Someone with a naturalistic perspective will have some trouble with this view. A very good atheistic friend of mine gently informed me many years ago that Christians are just fooling themselves. We want to have an encounter with God, and so our brains create one. By his thinking, my Christian friends were experiencing nothing more than brain activity they induced out of their desires. Want it hard enough, he argued, and your brain will deliver it.
But are not all perceptions dependent upon brain activity? If you are holding an object in your left hand, there are a bunch of neurons in your right brain that become very active. Shut those neurons down with an injury and you will not feel the object in your hand and be unaware it is there. Destroy enough of the neurons, and you may even deny that your left hand is your own. Destroy the visual part of the cerebral cortex, and even though your eyes work well and send electrical signals into your brain, you will not be able to see because the part of the brain that normally receives that information is not there to receive the signals. The person will be blind even though his/her eyes can still see.
All perceptions that humans have are thus dependent on brain activity. So, do neurons become active when Christians perceive God? In their book Why God Won’t Go Away Andrew Newburg, Eugene D’Aquili and Vince Rause reviewed investigations where brain activity was monitored in accomplished mystics while they were having a spiritual encounter. Mystics were defined as people who could perceive religious experiences through a well-practiced procedure. Regardless of the religious background, these folks had a similar activity pattern occur within their brains. Newberg and colleagues wondered if maybe the brain activity in their mystics is the neuronal activity associated with perceiving God.
One could easily argue that the difference between the brain activity of the mystics and the brain activity that occurs, for example, when light is shown in the eye is that no one can confirm God is communicating to the mystics. Shining a light in the eye can be confirmed by many other people or objective devices. We can take the light away and see if the brain activity stops. We can put the light back on the eye and see if the brain activity starts anew. Indeed, we can scientifically confirm a relationship between shining a light in the eye and activity that occurs commensurate with it. We can even control for a person’s desire by performing the whole experiment on an animal. Similar confirmatory experiments cannot be done with the brain activity of mystics or that of more typical Christians because the presence of communication from God cannot be confirmed and manipulated like the light source.

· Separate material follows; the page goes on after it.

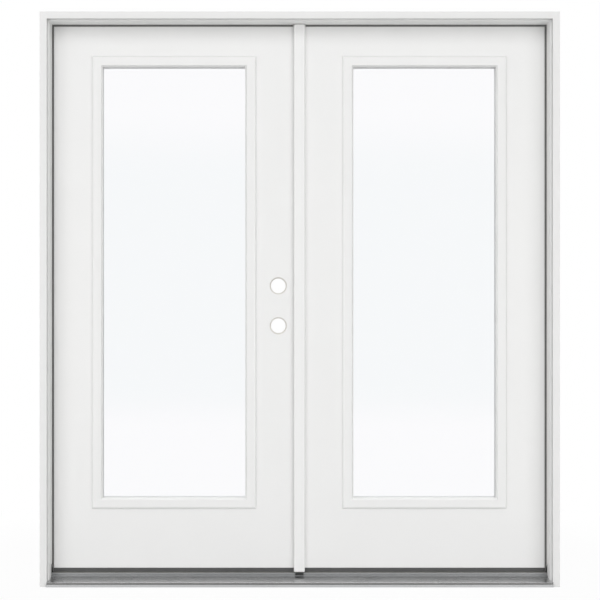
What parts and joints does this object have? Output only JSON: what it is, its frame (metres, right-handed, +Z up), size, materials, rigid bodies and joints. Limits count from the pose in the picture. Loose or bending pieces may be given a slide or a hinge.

The light source also represents something for the naturalist that God cannot. Light is an unchanging physical reality that is unaffected by a subject’s desire. Even if the subject (human or animal) wanted to, they could not change the physical reality of the light. In fact, the whole ability to manipulate light for scientific experiments as described above is based upon the premise that the light isn’t changing. No amount of desire from the person’s brain can change the physical reality of light. The desire can certainly change the brain activity, but not the nature of the light. Therefore, it’s much easier to believe the brain activity associated with light is a genuine perception of light than it is to believe the brain activity of the mystics is a genuine perception of God.
But are light and the physical world truly this constant? In his book The Science of God, Gerard Schroeder describes experiments with light which indicate that it was not fully perceived initially by the scientific community. Scientists wanted to determine is light a wave or a particle and set up an experiment that definitively showed light behaved like a wave. For a very long time the wave nature of light was settled science.
Decades later an observation was made that suggested light was a particle. If you designed the experiment to detect a wave, light would behave like a wave. If you designed the experiment to detect a particle, it behaved like a particle. Much to everyone’s surprise, light was both wave and particle. The only reason it was believed to be only a wave for so long is because the wave property of it was confirmed first and objects having wave or particle properties were believed to be one or the other but not both.
If the nature of light is more than we initially detected, isn’t it also possible that the brains of mystics and those of ordinary Christians are capable of perceiving God because they have chosen to listen. By making the decision to believe, they have placed a detector into the world for the physical reality of God’s voice. Only when the particle detector revealed the particle nature of light was the property realized. Perhaps only the presence of a believing person will cause God’s voice to create brain activity.
Admittedly, this line of argument is far reaching, but it is nevertheless consistent with the reports from mystics and my collection of Christian friends. These people are all convinced they perceive something that is as real as the perception of light. Perhaps because they have chosen to listen, chosen to put a particle detector into the experiment so to speak, they are able to perceive something that others cannot. My work with the nonprofit opened my eyes to much about the world and myself and changed who I was in a very good and spiritual way. I wonder what I would lose had I not acknowledged and responded to the voice of God the day I interviewed the representative. Maybe when we feel like God has not interacted with us in a while all we need to do is start listening again.
May you have a rich communication with God this and every day of your faith journey.